### GIVEN TASK
Scan the data for lines with "from" and report the count by itself.

### MATERIAL FOR THE TASK
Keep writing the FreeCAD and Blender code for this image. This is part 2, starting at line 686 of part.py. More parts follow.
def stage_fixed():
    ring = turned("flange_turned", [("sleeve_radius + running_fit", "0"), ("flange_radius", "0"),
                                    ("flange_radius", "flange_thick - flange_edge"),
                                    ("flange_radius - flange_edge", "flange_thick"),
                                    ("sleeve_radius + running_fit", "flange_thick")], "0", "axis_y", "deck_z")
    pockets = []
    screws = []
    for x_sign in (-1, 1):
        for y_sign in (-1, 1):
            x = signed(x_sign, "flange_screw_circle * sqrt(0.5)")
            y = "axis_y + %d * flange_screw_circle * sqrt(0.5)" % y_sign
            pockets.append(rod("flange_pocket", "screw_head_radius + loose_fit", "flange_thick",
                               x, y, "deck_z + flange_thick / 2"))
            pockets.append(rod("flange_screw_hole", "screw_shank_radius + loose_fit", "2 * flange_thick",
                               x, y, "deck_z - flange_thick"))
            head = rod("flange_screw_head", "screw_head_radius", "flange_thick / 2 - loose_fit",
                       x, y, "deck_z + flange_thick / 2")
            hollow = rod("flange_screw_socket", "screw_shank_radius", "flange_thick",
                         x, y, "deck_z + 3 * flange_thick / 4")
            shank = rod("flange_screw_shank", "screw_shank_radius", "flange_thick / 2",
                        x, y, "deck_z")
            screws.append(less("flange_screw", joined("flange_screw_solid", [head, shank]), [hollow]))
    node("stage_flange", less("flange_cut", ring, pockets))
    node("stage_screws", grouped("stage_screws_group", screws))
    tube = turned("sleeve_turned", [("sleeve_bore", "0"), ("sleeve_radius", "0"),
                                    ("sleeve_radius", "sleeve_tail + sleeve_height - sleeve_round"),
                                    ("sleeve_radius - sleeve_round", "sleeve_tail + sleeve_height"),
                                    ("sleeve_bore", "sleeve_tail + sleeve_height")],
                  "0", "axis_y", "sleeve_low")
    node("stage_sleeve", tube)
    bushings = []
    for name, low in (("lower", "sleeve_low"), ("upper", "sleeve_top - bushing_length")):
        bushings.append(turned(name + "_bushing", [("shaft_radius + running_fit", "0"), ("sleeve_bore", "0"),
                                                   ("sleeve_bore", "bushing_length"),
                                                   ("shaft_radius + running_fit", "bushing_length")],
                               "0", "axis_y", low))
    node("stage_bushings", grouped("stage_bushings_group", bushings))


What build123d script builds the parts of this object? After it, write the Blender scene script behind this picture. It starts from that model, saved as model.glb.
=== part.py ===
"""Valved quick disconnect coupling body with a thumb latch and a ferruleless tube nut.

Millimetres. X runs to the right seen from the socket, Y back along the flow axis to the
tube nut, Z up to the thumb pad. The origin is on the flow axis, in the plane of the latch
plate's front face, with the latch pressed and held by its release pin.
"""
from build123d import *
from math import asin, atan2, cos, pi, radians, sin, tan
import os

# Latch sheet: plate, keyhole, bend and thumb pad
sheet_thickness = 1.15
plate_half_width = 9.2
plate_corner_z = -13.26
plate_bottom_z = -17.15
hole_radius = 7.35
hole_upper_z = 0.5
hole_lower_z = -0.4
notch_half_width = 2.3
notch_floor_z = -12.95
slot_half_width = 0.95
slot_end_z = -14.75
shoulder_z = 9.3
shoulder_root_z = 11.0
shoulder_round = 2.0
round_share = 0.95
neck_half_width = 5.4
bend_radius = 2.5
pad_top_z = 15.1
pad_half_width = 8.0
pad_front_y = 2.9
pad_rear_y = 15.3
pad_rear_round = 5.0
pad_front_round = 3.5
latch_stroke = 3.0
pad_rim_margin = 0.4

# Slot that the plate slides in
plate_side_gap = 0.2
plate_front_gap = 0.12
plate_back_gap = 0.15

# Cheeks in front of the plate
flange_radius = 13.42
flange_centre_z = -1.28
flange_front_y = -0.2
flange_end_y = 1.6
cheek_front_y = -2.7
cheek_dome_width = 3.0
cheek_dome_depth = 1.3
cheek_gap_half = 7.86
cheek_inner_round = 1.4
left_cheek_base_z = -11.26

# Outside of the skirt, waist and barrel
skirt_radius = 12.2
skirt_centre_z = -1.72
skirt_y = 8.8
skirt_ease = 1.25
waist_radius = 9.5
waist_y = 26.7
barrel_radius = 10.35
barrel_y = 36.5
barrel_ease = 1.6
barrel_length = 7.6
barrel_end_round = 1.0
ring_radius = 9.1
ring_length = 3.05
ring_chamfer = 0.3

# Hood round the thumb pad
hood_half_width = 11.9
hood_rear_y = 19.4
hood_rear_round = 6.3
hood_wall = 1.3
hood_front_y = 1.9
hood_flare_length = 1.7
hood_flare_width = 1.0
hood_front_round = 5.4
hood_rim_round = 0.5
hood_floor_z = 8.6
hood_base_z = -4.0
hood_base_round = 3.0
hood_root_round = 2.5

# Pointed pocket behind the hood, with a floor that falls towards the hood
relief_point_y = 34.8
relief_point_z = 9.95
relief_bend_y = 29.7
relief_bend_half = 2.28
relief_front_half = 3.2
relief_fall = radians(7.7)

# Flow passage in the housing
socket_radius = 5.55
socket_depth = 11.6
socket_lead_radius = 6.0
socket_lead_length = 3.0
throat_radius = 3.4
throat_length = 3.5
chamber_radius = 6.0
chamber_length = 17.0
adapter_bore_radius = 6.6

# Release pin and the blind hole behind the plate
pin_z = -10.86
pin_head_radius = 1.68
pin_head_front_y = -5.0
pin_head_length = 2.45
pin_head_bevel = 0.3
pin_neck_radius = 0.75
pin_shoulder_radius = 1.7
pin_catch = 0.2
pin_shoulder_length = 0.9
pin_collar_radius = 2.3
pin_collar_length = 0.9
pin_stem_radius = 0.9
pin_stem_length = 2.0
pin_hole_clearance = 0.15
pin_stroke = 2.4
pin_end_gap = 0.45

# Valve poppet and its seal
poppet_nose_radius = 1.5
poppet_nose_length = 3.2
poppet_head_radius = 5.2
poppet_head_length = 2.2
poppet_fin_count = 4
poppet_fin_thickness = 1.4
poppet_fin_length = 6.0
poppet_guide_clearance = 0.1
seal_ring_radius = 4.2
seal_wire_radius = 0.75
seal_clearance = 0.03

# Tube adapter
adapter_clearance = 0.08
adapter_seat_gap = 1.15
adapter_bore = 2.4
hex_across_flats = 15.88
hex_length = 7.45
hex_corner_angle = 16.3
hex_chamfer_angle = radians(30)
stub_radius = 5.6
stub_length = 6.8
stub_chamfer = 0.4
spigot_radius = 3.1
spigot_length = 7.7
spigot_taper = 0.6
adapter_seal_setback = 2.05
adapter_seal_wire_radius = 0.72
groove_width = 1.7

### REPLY
4